The discovery of HeV about 15 years ago opened a new chapter in the genetic diversity of paramyxoviruses. It not only challenged the notion that paramyxoviruses have relatively uniform genome sizes, it also revealed several genetic features not observed in previously known paramyxoviruses, such as the lack of both haemagglutination and neuraminidase activities in the attachment protein, the lack of a multi-basic cleavage site in the F protein and the replacement of the highly conserved GDNQ sequence by GDNE in the L protein.

Interestingly, many of the newly discovered paramyxoviruses seemed to contain genome features that keep pushing the “boundaries” of known paramyxoviruses in terms of genome size, genome organization and gene sequences. This is best demonstrated by genomes of the JPV and BeiPV. They are much larger than most other paramyxovirus genomes, contain several novel genes and have an exceptionally large gene for the attachment protein [7, 12]. Another interesting example is FdlPV [9]. At 15,378 nt, the FdlPV genome is relatively small among the known members of the subfamily Paramyxovirinae but contains a seventh gene, U (for unknown), positioned between the N and P/V genes.

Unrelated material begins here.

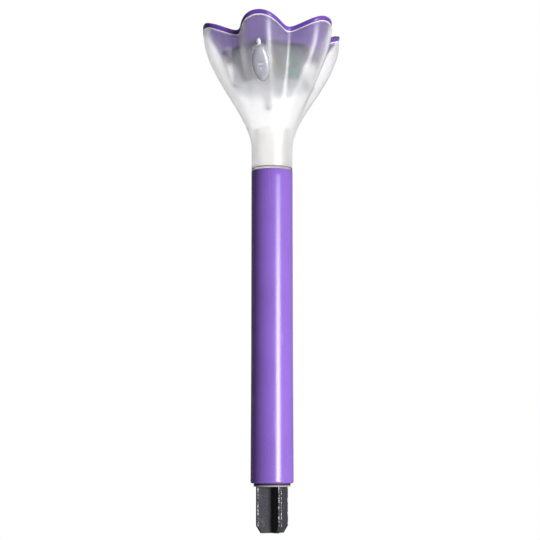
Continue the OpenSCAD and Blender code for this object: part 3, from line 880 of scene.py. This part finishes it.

Although rodents represent the most diverse mammals on earth, SeV remained the only known paramyxovirus of rodent origin until the recent characterization of MosPV, JPV and BeiPV by our group [7, 12, 13]. In this context, we decided to determine the genome structure and sequence of NarPV, another unknown rodent paramyxovirus. It is obvious that SeV and the rest of rodent viruses characterized to date do not share a common ancestor virus. In contrast, JPV and BeiPV are closely related both in genome organization and size and in gene sequences. In this paper, we have shown that NarPV and MosPV also share many genetic features, not only confirming their rodent origin, but also suggesting that these two viruses evolved from a common progenitor virus.

It is worth noting that although JPV/BeiPV and NarPV/MosPV represent two quite different groups of rodent paramyxoviruses in terms of genome size and organization, their common proteins do share more sequence identity than any other known paramyxoviruses, as shown by the phylogenetic tree in Fig. 5.

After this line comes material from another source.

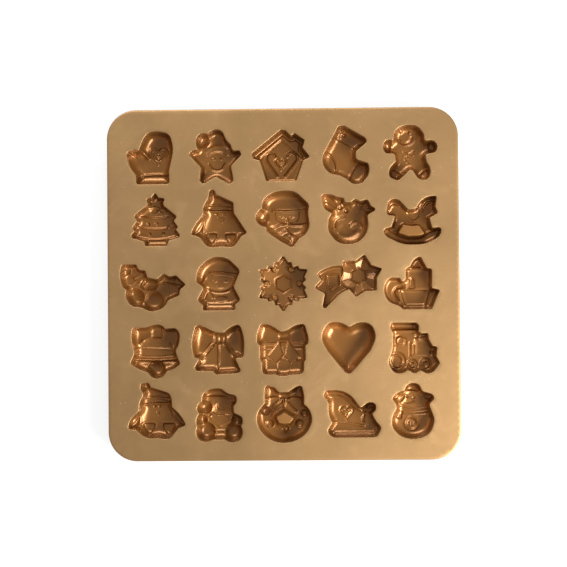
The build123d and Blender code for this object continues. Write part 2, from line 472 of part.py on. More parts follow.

The only common feature we could identify among all known rodent paramyxoviruses was the lack of the multi-basic cleavage site present in most other paramyxoviruses. The only other paramyxoviruses with a monobasic cleavage site are henipaviruses of bat origin and the only known paramyxovirus of fish origin, AsaPV (Fig. 4). The biological significance of this observation is not known at the present time.

In conclusion, the characterization of the NarPV complete genome sequence in this study further highlights the great genetic diversity present among the paramyxoviruses of wildlife origin, ranging through bats, rodents, reptiles and fish. Further studies are required to determine whether these rodent viruses have the potential to infect and cause diseases in humans and livestock animals. The taxonomic status of these viruses is yet to be determined. Due to their major differences in genome size, genome organization and deduced amino acid sequences, it is most likely that these viruses will be classified into new genera within the subfamily Paramyxovirinae.